Challenge
Please count the lines below that contain the word "loose", and reply with that number alone.

JSON records of objects:
..........
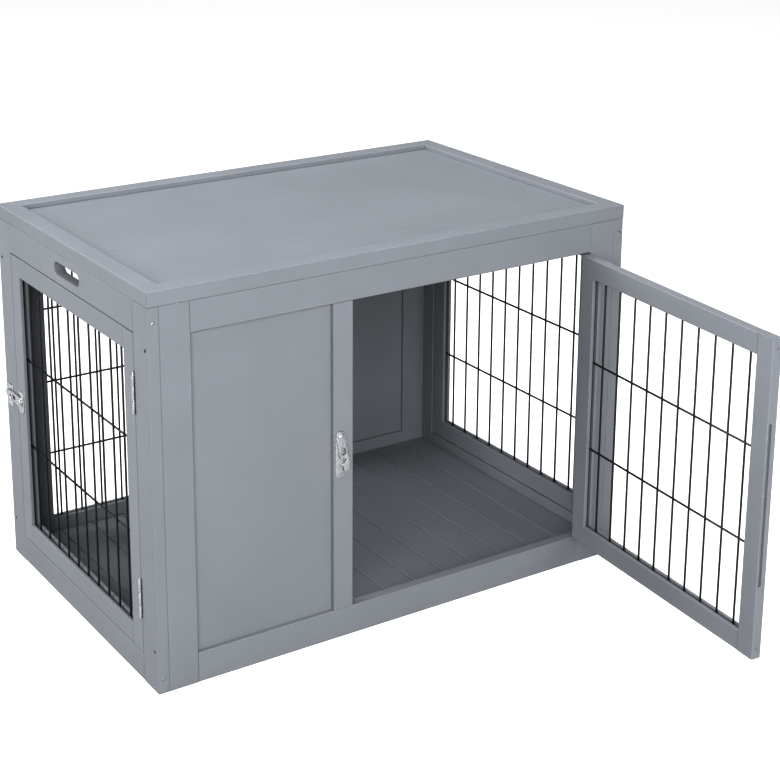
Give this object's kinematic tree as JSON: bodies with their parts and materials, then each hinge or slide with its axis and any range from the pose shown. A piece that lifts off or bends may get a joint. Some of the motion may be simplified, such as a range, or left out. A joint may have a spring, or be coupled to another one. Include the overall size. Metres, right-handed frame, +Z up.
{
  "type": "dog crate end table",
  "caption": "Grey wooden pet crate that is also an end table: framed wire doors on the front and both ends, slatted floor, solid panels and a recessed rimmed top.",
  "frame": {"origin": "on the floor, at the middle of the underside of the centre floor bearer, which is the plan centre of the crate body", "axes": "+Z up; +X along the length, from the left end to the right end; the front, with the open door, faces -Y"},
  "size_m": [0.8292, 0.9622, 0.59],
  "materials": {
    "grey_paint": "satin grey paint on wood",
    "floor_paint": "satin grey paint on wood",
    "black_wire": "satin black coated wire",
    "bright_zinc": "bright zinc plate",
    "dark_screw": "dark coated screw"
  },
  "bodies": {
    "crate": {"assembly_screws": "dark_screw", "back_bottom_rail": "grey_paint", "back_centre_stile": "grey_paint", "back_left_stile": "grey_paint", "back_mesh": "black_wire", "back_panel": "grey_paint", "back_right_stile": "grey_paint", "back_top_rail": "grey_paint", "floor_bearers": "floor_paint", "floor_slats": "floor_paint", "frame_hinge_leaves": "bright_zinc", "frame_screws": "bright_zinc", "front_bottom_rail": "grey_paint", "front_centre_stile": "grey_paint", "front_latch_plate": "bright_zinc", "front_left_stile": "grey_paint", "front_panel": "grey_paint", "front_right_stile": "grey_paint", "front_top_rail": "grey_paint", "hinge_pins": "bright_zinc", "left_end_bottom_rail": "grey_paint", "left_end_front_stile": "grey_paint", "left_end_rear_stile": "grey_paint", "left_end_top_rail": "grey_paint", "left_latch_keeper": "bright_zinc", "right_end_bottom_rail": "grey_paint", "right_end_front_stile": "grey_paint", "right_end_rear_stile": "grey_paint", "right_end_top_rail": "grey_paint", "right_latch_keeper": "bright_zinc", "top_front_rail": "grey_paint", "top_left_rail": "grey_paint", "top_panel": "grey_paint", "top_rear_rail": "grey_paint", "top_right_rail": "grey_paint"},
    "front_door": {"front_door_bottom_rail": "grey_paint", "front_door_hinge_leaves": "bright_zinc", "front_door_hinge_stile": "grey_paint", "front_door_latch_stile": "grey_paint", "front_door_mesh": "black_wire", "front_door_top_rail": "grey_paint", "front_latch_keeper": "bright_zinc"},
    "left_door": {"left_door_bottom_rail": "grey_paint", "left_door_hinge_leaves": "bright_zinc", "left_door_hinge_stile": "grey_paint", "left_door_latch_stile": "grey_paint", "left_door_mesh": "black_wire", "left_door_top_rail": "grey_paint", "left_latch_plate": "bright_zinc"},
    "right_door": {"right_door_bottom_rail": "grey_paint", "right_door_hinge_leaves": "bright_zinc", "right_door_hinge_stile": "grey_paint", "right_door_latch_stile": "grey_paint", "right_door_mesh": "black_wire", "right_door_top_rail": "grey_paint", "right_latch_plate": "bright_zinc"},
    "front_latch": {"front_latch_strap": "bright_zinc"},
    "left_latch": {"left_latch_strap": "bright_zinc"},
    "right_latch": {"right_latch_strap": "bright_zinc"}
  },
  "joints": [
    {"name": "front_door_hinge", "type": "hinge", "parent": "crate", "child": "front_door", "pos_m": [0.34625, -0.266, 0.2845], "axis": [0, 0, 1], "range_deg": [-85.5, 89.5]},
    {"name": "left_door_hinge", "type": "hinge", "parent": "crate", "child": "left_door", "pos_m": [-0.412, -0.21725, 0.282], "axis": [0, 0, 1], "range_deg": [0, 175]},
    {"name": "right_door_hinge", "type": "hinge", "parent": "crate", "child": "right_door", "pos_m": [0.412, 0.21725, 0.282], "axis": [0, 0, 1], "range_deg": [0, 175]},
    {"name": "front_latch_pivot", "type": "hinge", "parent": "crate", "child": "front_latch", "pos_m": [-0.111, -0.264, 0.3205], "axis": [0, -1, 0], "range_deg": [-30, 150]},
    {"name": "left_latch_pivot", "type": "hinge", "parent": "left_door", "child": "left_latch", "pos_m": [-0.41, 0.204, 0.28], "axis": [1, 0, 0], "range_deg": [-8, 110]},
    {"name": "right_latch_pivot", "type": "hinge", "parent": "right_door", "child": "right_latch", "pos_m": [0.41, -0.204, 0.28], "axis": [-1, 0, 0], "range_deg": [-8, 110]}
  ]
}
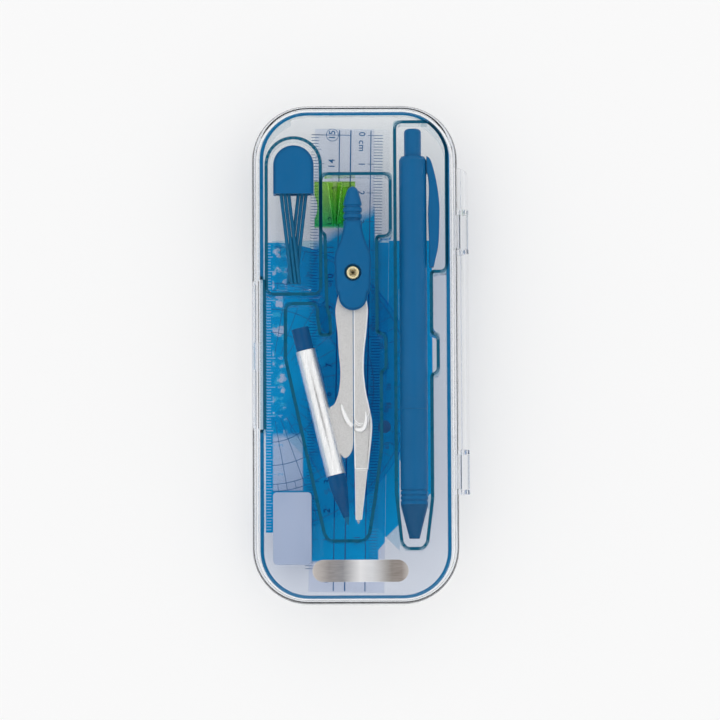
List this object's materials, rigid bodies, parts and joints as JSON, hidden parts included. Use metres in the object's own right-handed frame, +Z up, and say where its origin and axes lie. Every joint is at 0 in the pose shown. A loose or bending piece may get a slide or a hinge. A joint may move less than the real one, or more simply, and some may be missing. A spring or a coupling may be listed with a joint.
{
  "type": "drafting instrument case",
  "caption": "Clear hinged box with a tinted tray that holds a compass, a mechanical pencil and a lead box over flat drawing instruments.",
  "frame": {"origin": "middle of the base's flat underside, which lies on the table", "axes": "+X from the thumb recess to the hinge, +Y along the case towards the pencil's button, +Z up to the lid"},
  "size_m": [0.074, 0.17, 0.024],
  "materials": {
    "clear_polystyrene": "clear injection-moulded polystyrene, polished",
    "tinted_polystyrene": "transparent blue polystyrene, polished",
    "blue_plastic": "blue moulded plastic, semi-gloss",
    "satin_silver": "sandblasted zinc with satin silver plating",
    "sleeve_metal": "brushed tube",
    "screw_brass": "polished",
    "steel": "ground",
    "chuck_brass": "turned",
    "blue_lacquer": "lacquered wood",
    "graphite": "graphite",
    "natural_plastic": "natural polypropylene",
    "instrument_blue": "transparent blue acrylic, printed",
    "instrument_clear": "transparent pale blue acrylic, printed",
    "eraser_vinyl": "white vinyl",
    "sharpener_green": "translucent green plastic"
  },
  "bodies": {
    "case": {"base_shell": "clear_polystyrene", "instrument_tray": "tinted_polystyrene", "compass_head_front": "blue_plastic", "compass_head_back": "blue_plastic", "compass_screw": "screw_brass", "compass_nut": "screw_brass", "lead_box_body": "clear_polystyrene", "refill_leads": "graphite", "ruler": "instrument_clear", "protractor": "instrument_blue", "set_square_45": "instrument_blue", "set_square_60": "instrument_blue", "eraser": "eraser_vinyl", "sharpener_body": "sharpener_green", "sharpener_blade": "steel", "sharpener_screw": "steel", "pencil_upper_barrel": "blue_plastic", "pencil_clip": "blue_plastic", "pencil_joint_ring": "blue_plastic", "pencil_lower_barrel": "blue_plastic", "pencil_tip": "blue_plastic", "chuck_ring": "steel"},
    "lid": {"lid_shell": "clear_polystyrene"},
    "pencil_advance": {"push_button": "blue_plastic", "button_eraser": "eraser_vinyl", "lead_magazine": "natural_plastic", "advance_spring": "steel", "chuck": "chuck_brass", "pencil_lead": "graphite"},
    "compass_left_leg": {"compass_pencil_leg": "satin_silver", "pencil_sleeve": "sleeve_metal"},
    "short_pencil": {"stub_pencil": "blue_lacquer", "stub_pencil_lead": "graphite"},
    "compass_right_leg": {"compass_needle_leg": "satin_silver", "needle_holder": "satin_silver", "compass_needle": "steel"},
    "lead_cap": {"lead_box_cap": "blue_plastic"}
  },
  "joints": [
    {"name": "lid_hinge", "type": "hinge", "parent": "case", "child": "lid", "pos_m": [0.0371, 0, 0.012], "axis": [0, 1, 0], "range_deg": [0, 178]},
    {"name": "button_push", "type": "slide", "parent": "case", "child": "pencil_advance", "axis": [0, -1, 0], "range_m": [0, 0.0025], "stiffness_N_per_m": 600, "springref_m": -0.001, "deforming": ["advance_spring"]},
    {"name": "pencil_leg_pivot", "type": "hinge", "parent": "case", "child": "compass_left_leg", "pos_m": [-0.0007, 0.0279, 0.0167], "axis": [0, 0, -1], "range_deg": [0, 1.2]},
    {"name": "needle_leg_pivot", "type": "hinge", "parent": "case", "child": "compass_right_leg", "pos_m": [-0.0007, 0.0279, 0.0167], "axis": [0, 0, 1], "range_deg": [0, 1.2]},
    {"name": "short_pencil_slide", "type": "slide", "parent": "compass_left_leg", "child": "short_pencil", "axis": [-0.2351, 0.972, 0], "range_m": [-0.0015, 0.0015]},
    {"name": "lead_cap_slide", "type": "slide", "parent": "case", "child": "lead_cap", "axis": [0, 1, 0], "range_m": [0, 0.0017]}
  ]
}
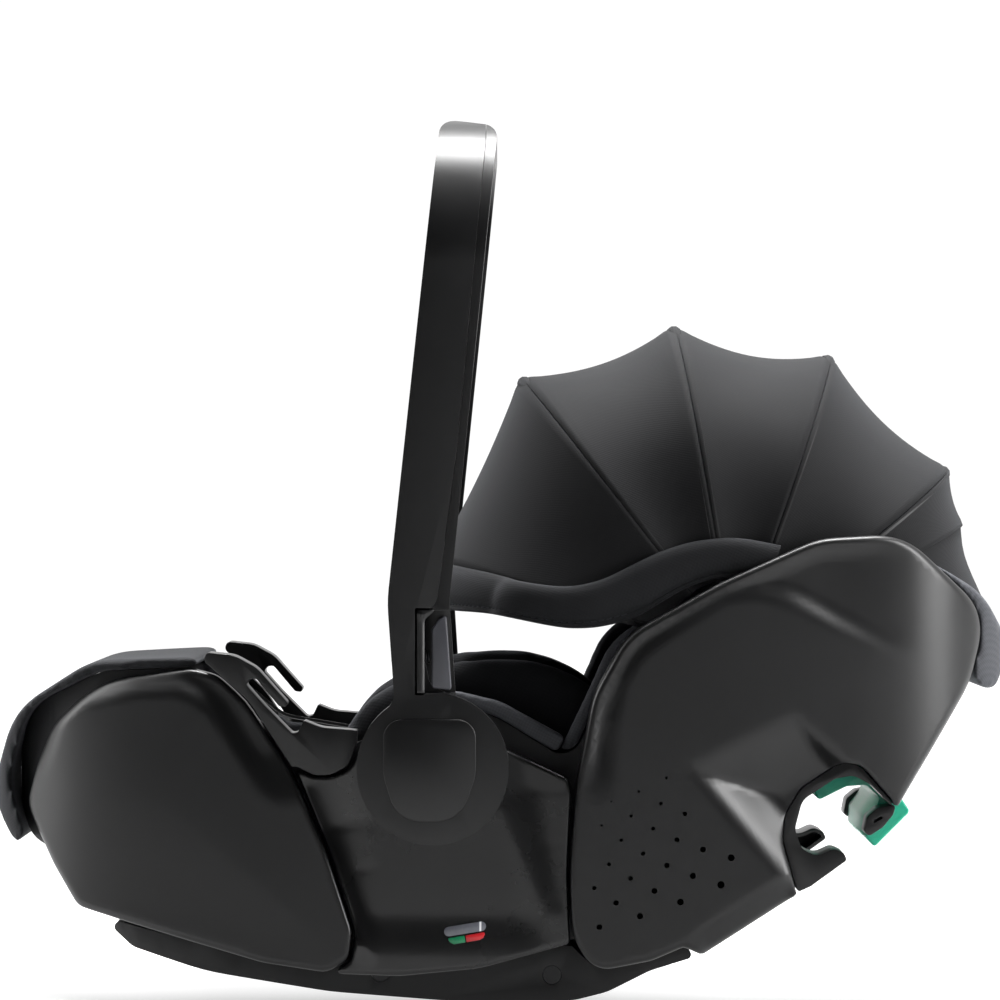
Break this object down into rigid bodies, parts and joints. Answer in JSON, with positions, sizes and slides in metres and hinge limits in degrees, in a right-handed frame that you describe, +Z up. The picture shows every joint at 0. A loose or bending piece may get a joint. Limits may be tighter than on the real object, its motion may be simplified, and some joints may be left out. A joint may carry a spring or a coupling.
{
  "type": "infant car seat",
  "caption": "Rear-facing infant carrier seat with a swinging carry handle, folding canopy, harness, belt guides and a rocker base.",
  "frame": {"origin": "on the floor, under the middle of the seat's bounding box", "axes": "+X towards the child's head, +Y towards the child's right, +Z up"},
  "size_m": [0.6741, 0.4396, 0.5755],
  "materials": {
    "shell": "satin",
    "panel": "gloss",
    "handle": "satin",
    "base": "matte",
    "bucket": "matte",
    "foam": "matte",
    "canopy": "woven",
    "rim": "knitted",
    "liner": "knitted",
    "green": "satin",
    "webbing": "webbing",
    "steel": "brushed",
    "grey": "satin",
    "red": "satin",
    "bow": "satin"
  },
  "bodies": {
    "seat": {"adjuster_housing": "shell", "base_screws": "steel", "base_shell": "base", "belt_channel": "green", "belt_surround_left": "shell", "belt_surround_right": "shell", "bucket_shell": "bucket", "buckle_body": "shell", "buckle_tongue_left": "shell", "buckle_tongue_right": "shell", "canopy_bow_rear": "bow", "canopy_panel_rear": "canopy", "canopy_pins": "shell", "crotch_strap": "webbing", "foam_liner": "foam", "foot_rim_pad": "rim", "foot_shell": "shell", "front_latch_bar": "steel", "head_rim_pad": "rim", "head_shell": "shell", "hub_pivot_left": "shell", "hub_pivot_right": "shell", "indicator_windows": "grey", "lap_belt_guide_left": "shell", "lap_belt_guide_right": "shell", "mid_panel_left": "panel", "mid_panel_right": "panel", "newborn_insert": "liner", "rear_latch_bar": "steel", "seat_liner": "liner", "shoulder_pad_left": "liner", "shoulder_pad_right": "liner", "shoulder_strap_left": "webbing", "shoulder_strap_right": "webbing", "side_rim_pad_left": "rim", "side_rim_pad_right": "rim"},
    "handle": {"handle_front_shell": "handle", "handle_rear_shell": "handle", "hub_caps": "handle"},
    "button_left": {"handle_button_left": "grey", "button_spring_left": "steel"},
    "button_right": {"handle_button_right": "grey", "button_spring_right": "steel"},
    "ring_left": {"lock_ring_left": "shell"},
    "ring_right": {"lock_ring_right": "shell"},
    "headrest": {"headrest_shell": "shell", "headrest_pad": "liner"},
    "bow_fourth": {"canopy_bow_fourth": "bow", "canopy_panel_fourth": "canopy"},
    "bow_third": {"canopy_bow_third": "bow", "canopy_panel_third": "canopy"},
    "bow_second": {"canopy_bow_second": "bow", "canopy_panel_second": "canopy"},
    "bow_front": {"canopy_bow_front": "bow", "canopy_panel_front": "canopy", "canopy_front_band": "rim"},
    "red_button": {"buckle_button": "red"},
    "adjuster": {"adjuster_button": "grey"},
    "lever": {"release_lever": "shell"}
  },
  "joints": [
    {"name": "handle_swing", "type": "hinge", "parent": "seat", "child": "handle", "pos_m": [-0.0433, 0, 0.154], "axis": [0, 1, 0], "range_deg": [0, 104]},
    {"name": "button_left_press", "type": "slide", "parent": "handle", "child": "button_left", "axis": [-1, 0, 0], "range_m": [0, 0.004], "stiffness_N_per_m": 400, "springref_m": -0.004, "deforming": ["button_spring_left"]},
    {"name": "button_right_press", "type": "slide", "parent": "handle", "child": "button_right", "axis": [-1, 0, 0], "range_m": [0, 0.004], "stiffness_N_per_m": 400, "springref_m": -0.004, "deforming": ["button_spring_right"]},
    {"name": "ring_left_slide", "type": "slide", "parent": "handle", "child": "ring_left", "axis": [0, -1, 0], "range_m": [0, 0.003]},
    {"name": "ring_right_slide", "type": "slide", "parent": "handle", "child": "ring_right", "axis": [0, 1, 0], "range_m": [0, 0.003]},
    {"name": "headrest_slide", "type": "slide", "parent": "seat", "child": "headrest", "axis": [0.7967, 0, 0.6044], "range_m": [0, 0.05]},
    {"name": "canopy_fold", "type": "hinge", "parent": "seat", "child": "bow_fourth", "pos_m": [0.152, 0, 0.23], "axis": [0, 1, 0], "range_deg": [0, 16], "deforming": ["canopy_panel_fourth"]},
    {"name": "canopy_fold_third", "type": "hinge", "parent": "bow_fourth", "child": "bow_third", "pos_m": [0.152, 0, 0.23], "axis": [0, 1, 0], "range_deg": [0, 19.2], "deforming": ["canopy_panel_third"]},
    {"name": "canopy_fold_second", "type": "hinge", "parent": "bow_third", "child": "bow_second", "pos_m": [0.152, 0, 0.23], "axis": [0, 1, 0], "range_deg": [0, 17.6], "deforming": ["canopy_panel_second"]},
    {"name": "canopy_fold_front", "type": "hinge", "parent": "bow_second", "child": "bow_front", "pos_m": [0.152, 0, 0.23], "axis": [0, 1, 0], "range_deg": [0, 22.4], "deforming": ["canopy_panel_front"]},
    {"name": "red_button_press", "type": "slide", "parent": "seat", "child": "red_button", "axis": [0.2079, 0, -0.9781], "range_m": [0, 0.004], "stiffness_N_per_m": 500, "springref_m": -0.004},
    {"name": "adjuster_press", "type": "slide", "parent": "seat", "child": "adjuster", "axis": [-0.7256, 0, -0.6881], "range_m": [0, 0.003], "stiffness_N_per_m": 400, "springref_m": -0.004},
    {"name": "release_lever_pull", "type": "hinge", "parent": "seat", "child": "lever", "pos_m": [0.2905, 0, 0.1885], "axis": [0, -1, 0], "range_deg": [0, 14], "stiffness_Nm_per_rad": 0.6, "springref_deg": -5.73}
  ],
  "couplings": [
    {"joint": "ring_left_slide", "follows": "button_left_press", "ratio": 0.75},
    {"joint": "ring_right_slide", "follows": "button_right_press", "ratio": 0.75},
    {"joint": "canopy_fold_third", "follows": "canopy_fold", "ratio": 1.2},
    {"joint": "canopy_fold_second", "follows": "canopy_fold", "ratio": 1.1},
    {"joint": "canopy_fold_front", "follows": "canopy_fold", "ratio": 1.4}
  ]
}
..........
Task solution
2